I get this test output:

Given: ( 1, 2 )

Expected: 4
Actual: 2

This is telling me that 1 * 2 was expected to be 4, but it was actually 2. That’s not true! Nobody expected that 1 * 2 should equal 4. The test author only expected that both sides would be equal, not which one was necessarily going to be “right” or “wrong” if the test failed.

That’s what I meant by “open to interpretation” - it’s claiming to follow English semantics that aren’t (and can’t be) enforced, and which can produce misleading output like this.

1 Like

Interesting! I’m not getting the example, because the code snippet wouldn’t generate 4 and 2, but 2 and 2. But I think I got the point. Property based tests could be different compared to “classic” unit tests with static values for expected. I’d think about if my expectation in a fuzz test is instead, that the property num1 * num2 == num2 * num1 is True. And my test error could be: "Your property num1 * num2 == num2 * num1 won’t hold for input (1,2). Although this is perhaps over specific for this example.

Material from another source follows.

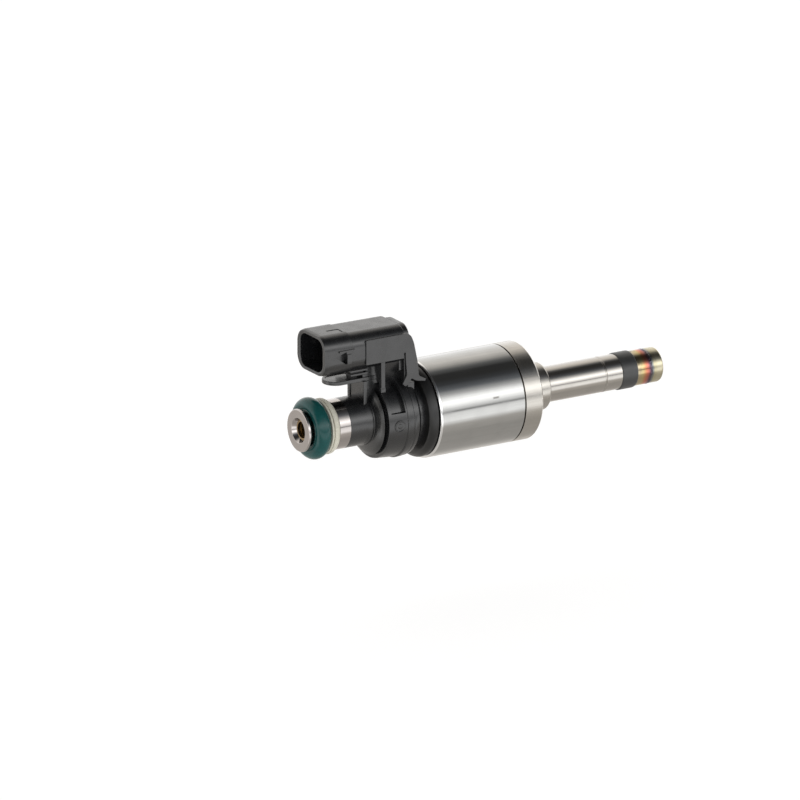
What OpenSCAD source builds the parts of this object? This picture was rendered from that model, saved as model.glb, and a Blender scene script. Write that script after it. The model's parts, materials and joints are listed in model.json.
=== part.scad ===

To clarify, the code was demonstrating “what if there was a bug in the implementation of (*), which the test revealed” (in this case, the bug would be “(*) squares its second argument before performing the multiplication”)

If Expect.equal takes an { expected : Expectation, actual : Expectation } record, then it can’t accept something different for fuzz than it does in the case of test - that’s just the argument it accepts everywhere!

An alternative would be to have Expect.equal for test and some other function (maybe Expect.same) that’s tailored to fuzz, and then tell everyone to use the one for the one and the other for the other, but honestly that sounds too clunky to consider seriously.

Anyway, I’m gonna duck out of this discussion. Like I said, I don’t think expected/actual is worth further exploration. :slightly_smiling_face:

1 Like

This topic was automatically closed 10 days after the last reply. New replies are no longer allowed.